WHAT YOU ARE ASKED TO DO: Retype the records below exactly as they appear.

— start RECORDS FOR THIS EXERCISE —

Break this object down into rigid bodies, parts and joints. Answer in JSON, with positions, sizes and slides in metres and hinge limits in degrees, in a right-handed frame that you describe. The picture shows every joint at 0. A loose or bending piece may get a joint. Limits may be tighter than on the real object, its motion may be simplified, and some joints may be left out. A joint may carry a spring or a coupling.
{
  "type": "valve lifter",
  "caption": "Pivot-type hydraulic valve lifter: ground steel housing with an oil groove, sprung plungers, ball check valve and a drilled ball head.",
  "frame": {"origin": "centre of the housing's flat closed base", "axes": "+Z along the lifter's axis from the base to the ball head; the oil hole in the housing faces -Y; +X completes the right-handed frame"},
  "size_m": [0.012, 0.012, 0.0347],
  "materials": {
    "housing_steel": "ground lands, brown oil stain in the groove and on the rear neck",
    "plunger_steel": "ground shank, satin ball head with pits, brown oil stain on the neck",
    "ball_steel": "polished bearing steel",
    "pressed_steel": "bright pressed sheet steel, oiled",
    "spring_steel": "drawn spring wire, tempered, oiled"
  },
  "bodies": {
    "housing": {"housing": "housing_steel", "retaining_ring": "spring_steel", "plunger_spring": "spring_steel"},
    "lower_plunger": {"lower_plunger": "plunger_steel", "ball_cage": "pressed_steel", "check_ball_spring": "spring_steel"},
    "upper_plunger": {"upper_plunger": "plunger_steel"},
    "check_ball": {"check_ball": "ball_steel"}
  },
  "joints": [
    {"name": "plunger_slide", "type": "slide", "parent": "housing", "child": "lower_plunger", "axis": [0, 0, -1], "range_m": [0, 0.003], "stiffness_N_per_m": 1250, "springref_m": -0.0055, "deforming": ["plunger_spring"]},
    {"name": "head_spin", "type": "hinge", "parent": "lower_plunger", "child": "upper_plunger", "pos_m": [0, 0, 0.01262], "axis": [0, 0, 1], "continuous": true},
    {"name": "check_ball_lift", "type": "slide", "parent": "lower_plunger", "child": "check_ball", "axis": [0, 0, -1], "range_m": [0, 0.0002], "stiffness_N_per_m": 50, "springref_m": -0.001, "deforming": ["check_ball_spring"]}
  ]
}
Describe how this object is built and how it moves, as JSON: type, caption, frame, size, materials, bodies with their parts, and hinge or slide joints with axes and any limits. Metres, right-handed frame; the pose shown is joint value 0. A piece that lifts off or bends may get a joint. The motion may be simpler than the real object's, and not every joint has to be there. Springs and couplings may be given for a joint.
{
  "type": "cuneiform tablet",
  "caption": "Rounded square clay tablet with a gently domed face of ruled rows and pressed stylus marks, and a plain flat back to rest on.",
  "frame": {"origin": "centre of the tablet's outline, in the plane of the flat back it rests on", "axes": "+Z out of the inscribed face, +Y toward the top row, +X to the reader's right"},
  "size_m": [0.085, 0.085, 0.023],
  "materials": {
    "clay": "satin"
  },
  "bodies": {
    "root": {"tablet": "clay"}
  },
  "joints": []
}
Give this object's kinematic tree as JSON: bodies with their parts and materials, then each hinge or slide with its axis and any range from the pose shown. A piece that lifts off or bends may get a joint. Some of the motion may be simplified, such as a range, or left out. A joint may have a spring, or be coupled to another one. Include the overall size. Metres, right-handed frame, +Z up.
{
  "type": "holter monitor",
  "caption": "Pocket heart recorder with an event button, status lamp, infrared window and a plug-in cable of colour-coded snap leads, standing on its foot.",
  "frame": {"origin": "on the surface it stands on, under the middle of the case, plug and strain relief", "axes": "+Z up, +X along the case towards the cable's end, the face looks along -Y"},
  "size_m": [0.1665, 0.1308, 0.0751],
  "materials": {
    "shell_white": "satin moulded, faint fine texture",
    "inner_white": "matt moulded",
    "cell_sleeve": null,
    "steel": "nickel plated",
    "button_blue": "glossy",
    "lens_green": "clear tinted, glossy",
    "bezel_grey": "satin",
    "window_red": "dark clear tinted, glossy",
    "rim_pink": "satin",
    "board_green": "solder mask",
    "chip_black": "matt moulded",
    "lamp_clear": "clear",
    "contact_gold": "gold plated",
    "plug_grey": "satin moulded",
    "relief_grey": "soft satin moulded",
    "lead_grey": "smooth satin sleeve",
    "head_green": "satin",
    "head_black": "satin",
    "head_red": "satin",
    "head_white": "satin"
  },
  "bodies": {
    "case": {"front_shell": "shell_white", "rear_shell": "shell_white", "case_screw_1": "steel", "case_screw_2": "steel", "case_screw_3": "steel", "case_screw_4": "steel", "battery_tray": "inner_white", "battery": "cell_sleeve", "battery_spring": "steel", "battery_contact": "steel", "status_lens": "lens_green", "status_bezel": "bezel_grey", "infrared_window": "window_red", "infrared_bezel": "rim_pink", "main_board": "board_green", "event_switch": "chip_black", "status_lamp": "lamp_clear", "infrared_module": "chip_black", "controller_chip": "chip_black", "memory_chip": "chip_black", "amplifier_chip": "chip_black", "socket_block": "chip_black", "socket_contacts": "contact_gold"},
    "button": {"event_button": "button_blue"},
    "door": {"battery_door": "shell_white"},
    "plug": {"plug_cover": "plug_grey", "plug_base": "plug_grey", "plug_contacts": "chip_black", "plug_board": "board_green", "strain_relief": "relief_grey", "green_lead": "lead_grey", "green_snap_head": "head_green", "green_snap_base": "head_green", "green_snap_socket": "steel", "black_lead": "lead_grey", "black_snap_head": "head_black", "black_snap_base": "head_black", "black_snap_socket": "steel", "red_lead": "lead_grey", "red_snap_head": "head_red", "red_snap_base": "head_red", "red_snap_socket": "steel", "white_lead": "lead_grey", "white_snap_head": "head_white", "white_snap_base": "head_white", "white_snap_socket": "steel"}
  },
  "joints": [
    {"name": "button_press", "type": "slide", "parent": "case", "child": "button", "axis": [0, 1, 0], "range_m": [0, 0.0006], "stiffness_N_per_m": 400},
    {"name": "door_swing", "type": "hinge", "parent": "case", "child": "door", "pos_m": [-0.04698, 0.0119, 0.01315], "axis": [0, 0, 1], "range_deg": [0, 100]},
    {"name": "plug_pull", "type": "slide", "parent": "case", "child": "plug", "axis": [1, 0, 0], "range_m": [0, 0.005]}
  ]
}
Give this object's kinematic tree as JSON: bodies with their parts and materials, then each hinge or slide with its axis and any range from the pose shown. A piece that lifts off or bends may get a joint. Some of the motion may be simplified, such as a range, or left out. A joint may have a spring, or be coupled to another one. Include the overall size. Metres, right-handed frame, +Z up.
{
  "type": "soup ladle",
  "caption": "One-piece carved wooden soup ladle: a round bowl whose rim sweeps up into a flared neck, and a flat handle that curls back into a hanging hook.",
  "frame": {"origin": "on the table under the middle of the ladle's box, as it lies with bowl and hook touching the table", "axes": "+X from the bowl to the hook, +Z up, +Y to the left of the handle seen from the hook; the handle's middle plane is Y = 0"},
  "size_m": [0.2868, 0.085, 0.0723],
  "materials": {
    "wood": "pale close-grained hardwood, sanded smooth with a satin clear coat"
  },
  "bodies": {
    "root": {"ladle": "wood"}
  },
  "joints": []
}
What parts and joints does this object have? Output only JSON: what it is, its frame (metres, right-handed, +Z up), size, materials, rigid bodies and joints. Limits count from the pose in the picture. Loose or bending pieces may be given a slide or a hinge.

— end RECORDS FOR THIS EXERCISE —

EXERCISE RESULT:
Break this object down into rigid bodies, parts and joints. Answer in JSON, with positions, sizes and slides in metres and hinge limits in degrees, in a right-handed frame that you describe. The picture shows every joint at 0. A loose or bending piece may get a joint. Limits may be tighter than on the real object, its motion may be simplified, and some joints may be left out. A joint may carry a spring or a coupling.
{
  "type": "valve lifter",
  "caption": "Pivot-type hydraulic valve lifter: ground steel housing with an oil groove, sprung plungers, ball check valve and a drilled ball head.",
  "frame": {"origin": "centre of the housing's flat closed base", "axes": "+Z along the lifter's axis from the base to the ball head; the oil hole in the housing faces -Y; +X completes the right-handed frame"},
  "size_m": [0.012, 0.012, 0.0347],
  "materials": {
    "housing_steel": "ground lands, brown oil stain in the groove and on the rear neck",
    "plunger_steel": "ground shank, satin ball head with pits, brown oil stain on the neck",
    "ball_steel": "polished bearing steel",
    "pressed_steel": "bright pressed sheet steel, oiled",
    "spring_steel": "drawn spring wire, tempered, oiled"
  },
  "bodies": {
    "housing": {"housing": "housing_steel", "retaining_ring": "spring_steel", "plunger_spring": "spring_steel"},
    "lower_plunger": {"lower_plunger": "plunger_steel", "ball_cage": "pressed_steel", "check_ball_spring": "spring_steel"},
    "upper_plunger": {"upper_plunger": "plunger_steel"},
    "check_ball": {"check_ball": "ball_steel"}
  },
  "joints": [
    {"name": "plunger_slide", "type": "slide", "parent": "housing", "child": "lower_plunger", "axis": [0, 0, -1], "range_m": [0, 0.003], "stiffness_N_per_m": 1250, "springref_m": -0.0055, "deforming": ["plunger_spring"]},
    {"name": "head_spin", "type": "hinge", "parent": "lower_plunger", "child": "upper_plunger", "pos_m": [0, 0, 0.01262], "axis": [0, 0, 1], "continuous": true},
    {"name": "check_ball_lift", "type": "slide", "parent": "lower_plunger", "child": "check_ball", "axis": [0, 0, -1], "range_m": [0, 0.0002], "stiffness_N_per_m": 50, "springref_m": -0.001, "deforming": ["check_ball_spring"]}
  ]
}
Describe how this object is built and how it moves, as JSON: type, caption, frame, size, materials, bodies with their parts, and hinge or slide joints with axes and any limits. Metres, right-handed frame; the pose shown is joint value 0. A piece that lifts off or bends may get a joint. The motion may be simpler than the real object's, and not every joint has to be there. Springs and couplings may be given for a joint.
{
  "type": "cuneiform tablet",
  "caption": "Rounded square clay tablet with a gently domed face of ruled rows and pressed stylus marks, and a plain flat back to rest on.",
  "frame": {"origin": "centre of the tablet's outline, in the plane of the flat back it rests on", "axes": "+Z out of the inscribed face, +Y toward the top row, +X to the reader's right"},
  "size_m": [0.085, 0.085, 0.023],
  "materials": {
    "clay": "satin"
  },
  "bodies": {
    "root": {"tablet": "clay"}
  },
  "joints": []
}
Give this object's kinematic tree as JSON: bodies with their parts and materials, then each hinge or slide with its axis and any range from the pose shown. A piece that lifts off or bends may get a joint. Some of the motion may be simplified, such as a range, or left out. A joint may have a spring, or be coupled to another one. Include the overall size. Metres, right-handed frame, +Z up.
{
  "type": "holter monitor",
  "caption": "Pocket heart recorder with an event button, status lamp, infrared window and a plug-in cable of colour-coded snap leads, standing on its foot.",
  "frame": {"origin": "on the surface it stands on, under the middle of the case, plug and strain relief", "axes": "+Z up, +X along the case towards the cable's end, the face looks along -Y"},
  "size_m": [0.1665, 0.1308, 0.0751],
  "materials": {
    "shell_white": "satin moulded, faint fine texture",
    "inner_white": "matt moulded",
    "cell_sleeve": null,
    "steel": "nickel plated",
    "button_blue": "glossy",
    "lens_green": "clear tinted, glossy",
    "bezel_grey": "satin",
    "window_red": "dark clear tinted, glossy",
    "rim_pink": "satin",
    "board_green": "solder mask",
    "chip_black": "matt moulded",
    "lamp_clear": "clear",
    "contact_gold": "gold plated",
    "plug_grey": "satin moulded",
    "relief_grey": "soft satin moulded",
    "lead_grey": "smooth satin sleeve",
    "head_green": "satin",
    "head_black": "satin",
    "head_red": "satin",
    "head_white": "satin"
  },
  "bodies": {
    "case": {"front_shell": "shell_white", "rear_shell": "shell_white", "case_screw_1": "steel", "case_screw_2": "steel", "case_screw_3": "steel", "case_screw_4": "steel", "battery_tray": "inner_white", "battery": "cell_sleeve", "battery_spring": "steel", "battery_contact": "steel", "status_lens": "lens_green", "status_bezel": "bezel_grey", "infrared_window": "window_red", "infrared_bezel": "rim_pink", "main_board": "board_green", "event_switch": "chip_black", "status_lamp": "lamp_clear", "infrared_module": "chip_black", "controller_chip": "chip_black", "memory_chip": "chip_black", "amplifier_chip": "chip_black", "socket_block": "chip_black", "socket_contacts": "contact_gold"},
    "button": {"event_button": "button_blue"},
    "door": {"battery_door": "shell_white"},
    "plug": {"plug_cover": "plug_grey", "plug_base": "plug_grey", "plug_contacts": "chip_black", "plug_board": "board_green", "strain_relief": "relief_grey", "green_lead": "lead_grey", "green_snap_head": "head_green", "green_snap_base": "head_green", "green_snap_socket": "steel", "black_lead": "lead_grey", "black_snap_head": "head_black", "black_snap_base": "head_black", "black_snap_socket": "steel", "red_lead": "lead_grey", "red_snap_head": "head_red", "red_snap_base": "head_red", "red_snap_socket": "steel", "white_lead": "lead_grey", "white_snap_head": "head_white", "white_snap_base": "head_white", "white_snap_socket": "steel"}
  },
  "joints": [
    {"name": "button_press", "type": "slide", "parent": "case", "child": "button", "axis": [0, 1, 0], "range_m": [0, 0.0006], "stiffness_N_per_m": 400},
    {"name": "door_swing", "type": "hinge", "parent": "case", "child": "door", "pos_m": [-0.04698, 0.0119, 0.01315], "axis": [0, 0, 1], "range_deg": [0, 100]},
    {"name": "plug_pull", "type": "slide", "parent": "case", "child": "plug", "axis": [1, 0, 0], "range_m": [0, 0.005]}
  ]
}
Give this object's kinematic tree as JSON: bodies with their parts and materials, then each hinge or slide with its axis and any range from the pose shown. A piece that lifts off or bends may get a joint. Some of the motion may be simplified, such as a range, or left out. A joint may have a spring, or be coupled to another one. Include the overall size. Metres, right-handed frame, +Z up.
{
  "type": "soup ladle",
  "caption": "One-piece carved wooden soup ladle: a round bowl whose rim sweeps up into a flared neck, and a flat handle that curls back into a hanging hook.",
  "frame": {"origin": "on the table under the middle of the ladle's box, as it lies with bowl and hook touching the table", "axes": "+X from the bowl to the hook, +Z up, +Y to the left of the handle seen from the hook; the handle's middle plane is Y = 0"},
  "size_m": [0.2868, 0.085, 0.0723],
  "materials": {
    "wood": "pale close-grained hardwood, sanded smooth with a satin clear coat"
  },
  "bodies": {
    "root": {"ladle": "wood"}
  },
  "joints": []
}
What parts and joints does this object have? Output only JSON: what it is, its frame (metres, right-handed, +Z up), size, materials, rigid bodies and joints. Limits count from the pose in the picture. Loose or bending pieces may be given a slide or a hinge.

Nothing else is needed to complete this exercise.